_Requirement_
Starting at the line that contains "# Strip that stops the arm on its way up", copy every line down to the line that contains "before = set(bpy.data.objects)", inclusive, exactly as it stands. Omit all other lines.
──────
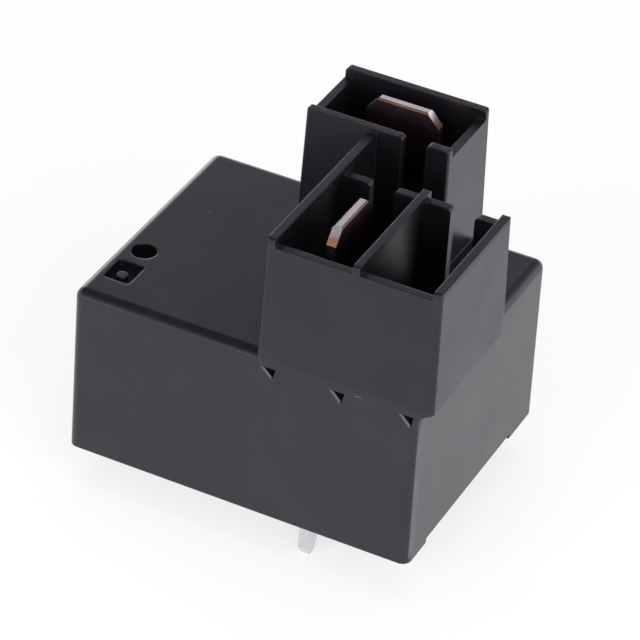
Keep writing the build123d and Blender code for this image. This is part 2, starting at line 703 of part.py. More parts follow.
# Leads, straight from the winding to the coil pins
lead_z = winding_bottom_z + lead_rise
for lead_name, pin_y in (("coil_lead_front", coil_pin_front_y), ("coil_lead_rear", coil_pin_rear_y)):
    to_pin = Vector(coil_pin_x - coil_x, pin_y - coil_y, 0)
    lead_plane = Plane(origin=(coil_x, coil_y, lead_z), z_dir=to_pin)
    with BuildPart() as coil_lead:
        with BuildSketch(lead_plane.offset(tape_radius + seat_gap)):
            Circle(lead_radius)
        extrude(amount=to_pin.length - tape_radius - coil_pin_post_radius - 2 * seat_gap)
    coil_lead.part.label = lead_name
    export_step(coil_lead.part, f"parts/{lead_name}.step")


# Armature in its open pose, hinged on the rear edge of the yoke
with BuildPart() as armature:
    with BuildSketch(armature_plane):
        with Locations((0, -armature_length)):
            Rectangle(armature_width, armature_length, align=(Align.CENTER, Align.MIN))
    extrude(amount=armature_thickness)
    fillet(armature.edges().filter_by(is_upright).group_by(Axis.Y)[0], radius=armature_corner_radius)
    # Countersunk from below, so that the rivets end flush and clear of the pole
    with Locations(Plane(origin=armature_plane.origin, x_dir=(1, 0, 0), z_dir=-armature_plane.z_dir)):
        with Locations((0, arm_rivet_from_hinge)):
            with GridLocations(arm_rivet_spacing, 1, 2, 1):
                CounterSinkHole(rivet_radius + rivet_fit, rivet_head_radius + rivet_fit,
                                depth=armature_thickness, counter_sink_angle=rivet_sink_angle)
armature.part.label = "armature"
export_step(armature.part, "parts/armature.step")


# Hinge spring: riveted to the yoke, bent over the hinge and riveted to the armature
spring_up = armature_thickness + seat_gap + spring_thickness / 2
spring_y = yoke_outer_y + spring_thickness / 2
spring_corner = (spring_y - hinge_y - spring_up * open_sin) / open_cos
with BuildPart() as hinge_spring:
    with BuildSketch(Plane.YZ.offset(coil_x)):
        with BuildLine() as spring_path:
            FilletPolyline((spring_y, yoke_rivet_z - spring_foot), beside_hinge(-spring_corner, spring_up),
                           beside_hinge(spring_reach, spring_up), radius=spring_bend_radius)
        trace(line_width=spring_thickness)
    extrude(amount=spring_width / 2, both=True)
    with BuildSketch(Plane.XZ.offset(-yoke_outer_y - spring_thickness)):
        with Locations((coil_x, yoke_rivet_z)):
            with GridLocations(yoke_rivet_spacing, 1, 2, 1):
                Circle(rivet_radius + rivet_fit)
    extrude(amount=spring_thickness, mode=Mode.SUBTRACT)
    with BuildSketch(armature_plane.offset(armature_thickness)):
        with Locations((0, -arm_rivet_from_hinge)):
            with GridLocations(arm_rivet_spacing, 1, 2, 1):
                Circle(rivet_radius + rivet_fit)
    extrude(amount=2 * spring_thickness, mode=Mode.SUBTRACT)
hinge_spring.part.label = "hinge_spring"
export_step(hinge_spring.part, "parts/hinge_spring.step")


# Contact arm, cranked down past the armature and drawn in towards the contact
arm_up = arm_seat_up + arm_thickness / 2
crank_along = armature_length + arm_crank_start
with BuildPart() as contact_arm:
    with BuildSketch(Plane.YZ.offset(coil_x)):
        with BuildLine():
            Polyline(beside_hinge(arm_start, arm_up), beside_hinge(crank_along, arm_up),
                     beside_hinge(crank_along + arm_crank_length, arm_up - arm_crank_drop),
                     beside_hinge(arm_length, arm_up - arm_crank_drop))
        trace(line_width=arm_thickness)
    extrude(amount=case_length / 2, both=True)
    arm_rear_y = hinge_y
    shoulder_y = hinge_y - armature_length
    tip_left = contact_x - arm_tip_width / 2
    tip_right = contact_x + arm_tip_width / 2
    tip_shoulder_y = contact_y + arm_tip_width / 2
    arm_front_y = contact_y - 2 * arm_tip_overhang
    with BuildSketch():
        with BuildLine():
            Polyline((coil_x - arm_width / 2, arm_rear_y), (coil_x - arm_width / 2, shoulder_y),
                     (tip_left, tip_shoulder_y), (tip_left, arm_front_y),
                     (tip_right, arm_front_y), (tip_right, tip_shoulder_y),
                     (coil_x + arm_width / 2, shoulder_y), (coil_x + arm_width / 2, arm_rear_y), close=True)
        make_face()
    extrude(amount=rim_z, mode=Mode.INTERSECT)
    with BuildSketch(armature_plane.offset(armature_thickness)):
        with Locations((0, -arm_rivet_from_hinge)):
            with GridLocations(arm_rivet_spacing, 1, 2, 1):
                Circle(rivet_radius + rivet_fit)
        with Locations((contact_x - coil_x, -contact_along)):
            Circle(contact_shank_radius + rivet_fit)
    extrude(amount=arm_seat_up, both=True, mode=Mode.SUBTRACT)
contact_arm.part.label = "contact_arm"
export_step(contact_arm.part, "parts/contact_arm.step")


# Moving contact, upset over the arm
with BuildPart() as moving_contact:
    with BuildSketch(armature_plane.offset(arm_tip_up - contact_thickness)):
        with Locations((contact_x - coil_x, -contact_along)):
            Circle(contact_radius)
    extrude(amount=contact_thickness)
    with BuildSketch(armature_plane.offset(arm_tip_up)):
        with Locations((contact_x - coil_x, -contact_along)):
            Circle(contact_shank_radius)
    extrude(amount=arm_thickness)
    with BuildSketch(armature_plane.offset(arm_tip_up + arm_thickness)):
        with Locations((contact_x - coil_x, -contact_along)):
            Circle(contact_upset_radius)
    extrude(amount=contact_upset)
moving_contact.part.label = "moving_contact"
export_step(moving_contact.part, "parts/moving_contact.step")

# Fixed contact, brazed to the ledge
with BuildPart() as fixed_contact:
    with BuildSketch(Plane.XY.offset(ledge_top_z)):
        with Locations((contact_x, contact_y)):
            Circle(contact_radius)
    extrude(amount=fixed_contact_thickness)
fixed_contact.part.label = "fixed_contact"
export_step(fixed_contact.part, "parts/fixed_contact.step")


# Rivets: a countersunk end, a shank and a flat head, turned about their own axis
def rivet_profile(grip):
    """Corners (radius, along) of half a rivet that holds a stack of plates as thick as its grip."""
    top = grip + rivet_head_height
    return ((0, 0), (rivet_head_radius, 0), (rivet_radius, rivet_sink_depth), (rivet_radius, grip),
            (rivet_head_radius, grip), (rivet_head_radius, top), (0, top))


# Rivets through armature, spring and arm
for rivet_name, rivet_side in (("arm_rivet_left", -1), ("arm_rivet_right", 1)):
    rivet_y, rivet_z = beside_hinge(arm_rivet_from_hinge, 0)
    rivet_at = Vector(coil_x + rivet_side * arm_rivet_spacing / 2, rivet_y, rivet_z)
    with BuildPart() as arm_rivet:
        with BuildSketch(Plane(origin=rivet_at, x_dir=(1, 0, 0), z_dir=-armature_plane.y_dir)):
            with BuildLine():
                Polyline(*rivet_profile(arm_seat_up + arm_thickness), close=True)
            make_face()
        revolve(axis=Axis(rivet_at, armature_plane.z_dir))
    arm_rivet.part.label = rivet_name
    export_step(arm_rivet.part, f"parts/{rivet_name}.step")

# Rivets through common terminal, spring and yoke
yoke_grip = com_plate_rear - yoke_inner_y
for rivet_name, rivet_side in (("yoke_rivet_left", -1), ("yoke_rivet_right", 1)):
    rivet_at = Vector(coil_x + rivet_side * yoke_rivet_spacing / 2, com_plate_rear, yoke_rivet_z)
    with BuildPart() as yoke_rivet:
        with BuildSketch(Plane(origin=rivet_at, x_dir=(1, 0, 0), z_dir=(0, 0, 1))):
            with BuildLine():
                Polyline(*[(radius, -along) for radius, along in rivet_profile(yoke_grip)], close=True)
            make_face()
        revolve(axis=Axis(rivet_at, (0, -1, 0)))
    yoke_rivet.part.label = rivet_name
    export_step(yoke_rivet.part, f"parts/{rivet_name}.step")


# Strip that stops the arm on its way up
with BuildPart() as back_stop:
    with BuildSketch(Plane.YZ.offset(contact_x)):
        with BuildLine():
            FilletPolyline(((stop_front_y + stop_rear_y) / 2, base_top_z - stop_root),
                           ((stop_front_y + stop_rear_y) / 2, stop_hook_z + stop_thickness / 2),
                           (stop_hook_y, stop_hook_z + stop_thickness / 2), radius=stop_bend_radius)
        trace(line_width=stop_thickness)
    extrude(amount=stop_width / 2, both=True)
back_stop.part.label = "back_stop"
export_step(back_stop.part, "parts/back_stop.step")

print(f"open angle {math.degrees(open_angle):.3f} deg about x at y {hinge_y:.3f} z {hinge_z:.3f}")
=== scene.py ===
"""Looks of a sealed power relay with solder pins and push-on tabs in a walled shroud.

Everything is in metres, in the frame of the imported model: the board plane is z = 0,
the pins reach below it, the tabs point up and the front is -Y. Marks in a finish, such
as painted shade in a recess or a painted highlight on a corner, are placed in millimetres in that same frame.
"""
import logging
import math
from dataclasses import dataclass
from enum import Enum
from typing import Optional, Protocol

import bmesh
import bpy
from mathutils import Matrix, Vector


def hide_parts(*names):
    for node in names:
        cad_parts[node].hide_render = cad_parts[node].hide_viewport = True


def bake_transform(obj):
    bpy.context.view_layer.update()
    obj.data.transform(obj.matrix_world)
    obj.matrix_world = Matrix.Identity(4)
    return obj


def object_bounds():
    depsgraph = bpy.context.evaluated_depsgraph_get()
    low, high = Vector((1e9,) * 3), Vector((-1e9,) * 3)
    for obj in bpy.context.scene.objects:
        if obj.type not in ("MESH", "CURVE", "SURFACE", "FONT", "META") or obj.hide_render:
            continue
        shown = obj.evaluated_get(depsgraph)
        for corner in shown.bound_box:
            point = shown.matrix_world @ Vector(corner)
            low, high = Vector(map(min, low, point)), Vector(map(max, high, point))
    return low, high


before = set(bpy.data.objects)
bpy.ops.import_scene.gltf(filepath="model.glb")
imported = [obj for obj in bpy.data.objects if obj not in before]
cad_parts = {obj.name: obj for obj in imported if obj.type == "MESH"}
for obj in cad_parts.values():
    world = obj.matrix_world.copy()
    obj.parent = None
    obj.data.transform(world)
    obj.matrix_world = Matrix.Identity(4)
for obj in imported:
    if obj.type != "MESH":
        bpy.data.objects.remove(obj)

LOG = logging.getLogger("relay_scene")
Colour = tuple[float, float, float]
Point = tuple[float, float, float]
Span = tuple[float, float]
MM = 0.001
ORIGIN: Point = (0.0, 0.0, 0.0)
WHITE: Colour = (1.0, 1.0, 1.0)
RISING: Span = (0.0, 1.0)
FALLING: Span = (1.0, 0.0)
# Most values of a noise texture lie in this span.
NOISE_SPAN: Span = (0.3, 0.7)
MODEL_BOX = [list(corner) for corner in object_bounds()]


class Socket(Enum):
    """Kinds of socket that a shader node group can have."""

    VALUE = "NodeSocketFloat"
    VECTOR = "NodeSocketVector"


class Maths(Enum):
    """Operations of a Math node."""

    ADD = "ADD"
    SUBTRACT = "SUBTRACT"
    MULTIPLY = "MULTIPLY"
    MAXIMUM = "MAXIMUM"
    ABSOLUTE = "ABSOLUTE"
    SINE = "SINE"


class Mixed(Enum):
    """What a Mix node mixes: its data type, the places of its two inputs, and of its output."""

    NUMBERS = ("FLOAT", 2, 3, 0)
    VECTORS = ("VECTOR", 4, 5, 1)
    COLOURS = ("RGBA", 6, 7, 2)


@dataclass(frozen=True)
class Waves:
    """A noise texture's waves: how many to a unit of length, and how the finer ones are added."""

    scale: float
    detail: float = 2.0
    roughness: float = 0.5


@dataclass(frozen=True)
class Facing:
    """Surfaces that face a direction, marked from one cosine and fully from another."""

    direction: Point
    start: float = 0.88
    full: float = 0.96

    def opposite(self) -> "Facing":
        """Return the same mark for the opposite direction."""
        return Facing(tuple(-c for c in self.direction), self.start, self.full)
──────
_Output below_
# Strip that stops the arm on its way up
with BuildPart() as back_stop:
    with BuildSketch(Plane.YZ.offset(contact_x)):
        with BuildLine():
            FilletPolyline(((stop_front_y + stop_rear_y) / 2, base_top_z - stop_root),
                           ((stop_front_y + stop_rear_y) / 2, stop_hook_z + stop_thickness / 2),
                           (stop_hook_y, stop_hook_z + stop_thickness / 2), radius=stop_bend_radius)
        trace(line_width=stop_thickness)
    extrude(amount=stop_width / 2, both=True)
back_stop.part.label = "back_stop"
export_step(back_stop.part, "parts/back_stop.step")

print(f"open angle {math.degrees(open_angle):.3f} deg about x at y {hinge_y:.3f} z {hinge_z:.3f}")
=== scene.py ===
"""Looks of a sealed power relay with solder pins and push-on tabs in a walled shroud.

Everything is in metres, in the frame of the imported model: the board plane is z = 0,
the pins reach below it, the tabs point up and the front is -Y. Marks in a finish, such
as painted shade in a recess or a painted highlight on a corner, are placed in millimetres in that same frame.
"""
import logging
import math
from dataclasses import dataclass
from enum import Enum
from typing import Optional, Protocol

import bmesh
import bpy
from mathutils import Matrix, Vector


def hide_parts(*names):
    for node in names:
        cad_parts[node].hide_render = cad_parts[node].hide_viewport = True


def bake_transform(obj):
    bpy.context.view_layer.update()
    obj.data.transform(obj.matrix_world)
    obj.matrix_world = Matrix.Identity(4)
    return obj


def object_bounds():
    depsgraph = bpy.context.evaluated_depsgraph_get()
    low, high = Vector((1e9,) * 3), Vector((-1e9,) * 3)
    for obj in bpy.context.scene.objects:
        if obj.type not in ("MESH", "CURVE", "SURFACE", "FONT", "META") or obj.hide_render:
            continue
        shown = obj.evaluated_get(depsgraph)
        for corner in shown.bound_box:
            point = shown.matrix_world @ Vector(corner)
            low, high = Vector(map(min, low, point)), Vector(map(max, high, point))
    return low, high


before = set(bpy.data.objects)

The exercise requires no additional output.